▸ **Available records**:
* * * * * * * * *

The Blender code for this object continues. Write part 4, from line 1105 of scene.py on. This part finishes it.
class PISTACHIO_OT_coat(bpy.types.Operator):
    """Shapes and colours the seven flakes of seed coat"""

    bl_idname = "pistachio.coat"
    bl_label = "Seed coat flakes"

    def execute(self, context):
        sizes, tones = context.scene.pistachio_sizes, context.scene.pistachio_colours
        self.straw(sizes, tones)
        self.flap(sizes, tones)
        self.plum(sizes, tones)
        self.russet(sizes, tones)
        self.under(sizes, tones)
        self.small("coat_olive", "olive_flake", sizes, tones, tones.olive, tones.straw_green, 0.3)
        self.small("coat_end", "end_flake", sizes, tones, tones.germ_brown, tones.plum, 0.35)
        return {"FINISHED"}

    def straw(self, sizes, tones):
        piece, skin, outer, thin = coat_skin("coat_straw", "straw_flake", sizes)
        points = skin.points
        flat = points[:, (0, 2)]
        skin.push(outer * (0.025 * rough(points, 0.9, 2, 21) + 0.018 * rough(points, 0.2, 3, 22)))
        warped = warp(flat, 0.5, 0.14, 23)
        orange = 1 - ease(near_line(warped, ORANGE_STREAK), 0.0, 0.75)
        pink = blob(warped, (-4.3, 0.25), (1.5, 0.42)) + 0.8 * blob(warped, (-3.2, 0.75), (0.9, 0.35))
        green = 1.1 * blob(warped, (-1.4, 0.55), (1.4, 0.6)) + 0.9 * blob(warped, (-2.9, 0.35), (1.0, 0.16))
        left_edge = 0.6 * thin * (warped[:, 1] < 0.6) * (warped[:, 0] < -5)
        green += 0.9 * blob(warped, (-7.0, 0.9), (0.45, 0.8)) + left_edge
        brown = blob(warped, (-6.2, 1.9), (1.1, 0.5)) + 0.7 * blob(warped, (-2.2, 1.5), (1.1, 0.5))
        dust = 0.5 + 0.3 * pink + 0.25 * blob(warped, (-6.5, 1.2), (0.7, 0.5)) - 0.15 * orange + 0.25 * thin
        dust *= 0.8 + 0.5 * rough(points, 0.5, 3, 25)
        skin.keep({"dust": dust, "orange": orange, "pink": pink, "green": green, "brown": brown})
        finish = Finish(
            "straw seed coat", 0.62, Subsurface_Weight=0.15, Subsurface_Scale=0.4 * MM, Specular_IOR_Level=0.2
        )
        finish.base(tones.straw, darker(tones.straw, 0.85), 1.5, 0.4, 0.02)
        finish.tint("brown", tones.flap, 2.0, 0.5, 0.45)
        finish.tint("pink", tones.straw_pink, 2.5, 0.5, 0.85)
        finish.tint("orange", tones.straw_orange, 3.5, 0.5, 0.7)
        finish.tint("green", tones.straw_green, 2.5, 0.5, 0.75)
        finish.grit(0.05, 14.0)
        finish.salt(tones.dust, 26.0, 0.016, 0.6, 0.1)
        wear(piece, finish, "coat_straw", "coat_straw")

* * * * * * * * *

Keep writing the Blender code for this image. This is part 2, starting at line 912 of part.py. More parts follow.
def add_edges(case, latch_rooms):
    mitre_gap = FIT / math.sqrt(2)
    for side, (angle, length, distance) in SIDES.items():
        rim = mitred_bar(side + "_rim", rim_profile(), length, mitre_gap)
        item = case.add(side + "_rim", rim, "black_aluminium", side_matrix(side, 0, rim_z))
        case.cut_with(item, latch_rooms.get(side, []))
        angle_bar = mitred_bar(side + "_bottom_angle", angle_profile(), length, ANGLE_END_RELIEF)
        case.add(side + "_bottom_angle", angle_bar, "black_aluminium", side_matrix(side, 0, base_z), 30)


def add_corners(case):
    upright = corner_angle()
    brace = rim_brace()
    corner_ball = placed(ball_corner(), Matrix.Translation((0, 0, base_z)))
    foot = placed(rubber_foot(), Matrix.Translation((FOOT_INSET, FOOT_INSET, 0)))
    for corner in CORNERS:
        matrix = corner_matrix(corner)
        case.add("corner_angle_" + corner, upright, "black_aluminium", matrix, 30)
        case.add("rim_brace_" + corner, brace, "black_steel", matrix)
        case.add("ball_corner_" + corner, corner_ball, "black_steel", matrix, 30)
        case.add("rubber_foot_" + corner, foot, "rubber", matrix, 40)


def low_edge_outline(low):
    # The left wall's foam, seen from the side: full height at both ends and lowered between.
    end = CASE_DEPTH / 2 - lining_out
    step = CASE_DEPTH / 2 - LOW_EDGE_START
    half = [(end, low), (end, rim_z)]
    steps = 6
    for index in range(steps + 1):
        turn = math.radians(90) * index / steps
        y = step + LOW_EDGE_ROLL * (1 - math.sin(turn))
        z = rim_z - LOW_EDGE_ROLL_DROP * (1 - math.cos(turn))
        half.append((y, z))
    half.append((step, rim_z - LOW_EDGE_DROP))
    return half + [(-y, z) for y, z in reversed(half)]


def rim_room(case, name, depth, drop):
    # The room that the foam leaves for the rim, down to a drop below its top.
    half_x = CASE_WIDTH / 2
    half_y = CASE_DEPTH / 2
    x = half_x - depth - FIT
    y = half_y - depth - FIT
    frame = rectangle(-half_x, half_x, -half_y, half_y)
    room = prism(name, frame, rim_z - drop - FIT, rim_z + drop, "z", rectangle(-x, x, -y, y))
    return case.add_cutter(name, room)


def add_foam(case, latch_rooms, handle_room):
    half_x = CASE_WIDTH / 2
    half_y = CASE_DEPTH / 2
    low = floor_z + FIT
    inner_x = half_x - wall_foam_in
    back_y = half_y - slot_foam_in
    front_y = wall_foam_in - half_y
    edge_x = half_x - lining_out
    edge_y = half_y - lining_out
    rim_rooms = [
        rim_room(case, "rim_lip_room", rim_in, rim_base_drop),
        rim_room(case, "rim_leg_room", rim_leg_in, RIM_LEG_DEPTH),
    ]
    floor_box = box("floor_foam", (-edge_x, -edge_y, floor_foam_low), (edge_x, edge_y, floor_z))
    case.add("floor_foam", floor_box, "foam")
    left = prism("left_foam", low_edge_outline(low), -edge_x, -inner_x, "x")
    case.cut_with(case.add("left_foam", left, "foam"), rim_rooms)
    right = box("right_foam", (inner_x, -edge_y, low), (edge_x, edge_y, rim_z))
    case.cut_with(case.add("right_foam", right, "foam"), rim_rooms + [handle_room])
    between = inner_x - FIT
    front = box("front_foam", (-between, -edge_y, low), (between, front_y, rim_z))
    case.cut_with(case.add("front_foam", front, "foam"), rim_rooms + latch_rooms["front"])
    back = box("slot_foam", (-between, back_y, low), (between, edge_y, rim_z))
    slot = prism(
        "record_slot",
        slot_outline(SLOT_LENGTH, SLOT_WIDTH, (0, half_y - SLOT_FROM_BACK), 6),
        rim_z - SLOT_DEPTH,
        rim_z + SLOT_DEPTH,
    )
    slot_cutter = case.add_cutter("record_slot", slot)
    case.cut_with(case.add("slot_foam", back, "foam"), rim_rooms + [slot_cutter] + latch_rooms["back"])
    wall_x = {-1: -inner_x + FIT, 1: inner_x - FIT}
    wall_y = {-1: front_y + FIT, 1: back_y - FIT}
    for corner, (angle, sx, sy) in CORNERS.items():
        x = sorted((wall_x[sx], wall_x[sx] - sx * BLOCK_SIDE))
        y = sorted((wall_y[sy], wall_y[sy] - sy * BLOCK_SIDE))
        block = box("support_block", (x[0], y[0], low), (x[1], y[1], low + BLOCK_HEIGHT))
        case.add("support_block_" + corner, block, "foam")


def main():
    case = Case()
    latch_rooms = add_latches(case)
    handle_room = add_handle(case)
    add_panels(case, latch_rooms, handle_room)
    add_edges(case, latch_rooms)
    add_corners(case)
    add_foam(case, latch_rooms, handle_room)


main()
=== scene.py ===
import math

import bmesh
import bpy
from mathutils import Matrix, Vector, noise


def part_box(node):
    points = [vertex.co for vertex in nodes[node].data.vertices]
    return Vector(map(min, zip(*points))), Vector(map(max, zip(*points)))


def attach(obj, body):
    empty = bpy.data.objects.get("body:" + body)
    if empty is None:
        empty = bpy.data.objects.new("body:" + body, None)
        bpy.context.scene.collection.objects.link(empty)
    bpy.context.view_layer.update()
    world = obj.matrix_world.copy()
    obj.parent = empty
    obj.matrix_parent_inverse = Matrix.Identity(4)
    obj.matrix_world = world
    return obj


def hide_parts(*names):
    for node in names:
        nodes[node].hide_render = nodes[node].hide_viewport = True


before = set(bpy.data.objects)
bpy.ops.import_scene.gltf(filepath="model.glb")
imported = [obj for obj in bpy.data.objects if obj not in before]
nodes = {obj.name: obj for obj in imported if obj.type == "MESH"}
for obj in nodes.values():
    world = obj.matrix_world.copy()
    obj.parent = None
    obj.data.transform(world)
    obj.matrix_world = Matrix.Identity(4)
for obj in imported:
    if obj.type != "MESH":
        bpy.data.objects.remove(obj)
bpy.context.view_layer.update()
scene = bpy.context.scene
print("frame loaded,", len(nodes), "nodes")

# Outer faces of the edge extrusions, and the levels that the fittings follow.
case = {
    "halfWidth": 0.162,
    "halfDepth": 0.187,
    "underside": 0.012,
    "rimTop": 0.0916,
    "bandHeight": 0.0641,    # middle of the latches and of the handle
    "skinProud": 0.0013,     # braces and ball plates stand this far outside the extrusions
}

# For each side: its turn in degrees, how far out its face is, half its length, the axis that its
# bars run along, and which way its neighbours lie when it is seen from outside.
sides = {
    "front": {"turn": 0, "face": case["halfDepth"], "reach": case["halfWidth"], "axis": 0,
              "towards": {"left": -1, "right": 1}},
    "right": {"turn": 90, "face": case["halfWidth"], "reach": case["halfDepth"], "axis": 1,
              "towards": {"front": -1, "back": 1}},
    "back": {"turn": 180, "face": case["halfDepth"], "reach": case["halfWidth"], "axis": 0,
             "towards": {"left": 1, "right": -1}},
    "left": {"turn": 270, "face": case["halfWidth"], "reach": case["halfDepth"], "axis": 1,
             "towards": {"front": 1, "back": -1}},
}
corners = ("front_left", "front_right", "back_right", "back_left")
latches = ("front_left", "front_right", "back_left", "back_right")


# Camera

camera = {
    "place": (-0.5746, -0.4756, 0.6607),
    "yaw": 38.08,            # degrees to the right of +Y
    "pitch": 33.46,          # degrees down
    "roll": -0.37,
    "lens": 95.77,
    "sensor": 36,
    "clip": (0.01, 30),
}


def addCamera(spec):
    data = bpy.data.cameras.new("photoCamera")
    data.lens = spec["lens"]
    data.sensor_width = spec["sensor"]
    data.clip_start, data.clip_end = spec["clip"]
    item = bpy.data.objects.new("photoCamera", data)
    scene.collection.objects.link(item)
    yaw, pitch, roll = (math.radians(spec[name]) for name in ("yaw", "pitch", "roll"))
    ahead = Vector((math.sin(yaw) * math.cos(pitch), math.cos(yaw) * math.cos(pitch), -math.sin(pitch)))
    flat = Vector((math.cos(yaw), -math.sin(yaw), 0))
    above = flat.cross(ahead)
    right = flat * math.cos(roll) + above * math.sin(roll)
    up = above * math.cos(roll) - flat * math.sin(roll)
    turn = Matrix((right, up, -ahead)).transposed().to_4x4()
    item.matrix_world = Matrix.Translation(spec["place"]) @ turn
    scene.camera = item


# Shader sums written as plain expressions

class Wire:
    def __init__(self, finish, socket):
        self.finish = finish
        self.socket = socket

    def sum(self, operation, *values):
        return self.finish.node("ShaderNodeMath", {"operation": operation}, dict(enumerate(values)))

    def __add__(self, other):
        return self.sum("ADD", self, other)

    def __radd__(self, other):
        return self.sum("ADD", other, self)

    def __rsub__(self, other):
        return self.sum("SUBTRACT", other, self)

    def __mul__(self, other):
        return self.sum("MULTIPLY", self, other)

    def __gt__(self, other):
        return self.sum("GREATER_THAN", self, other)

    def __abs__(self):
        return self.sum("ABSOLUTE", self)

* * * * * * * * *

▸ **Requirement**: Go through the records and gather the lines that hold "body".

▸ **Solution for this problem**:
def attach(obj, body):
    empty = bpy.data.objects.get("body:" + body)
        empty = bpy.data.objects.new("body:" + body, None)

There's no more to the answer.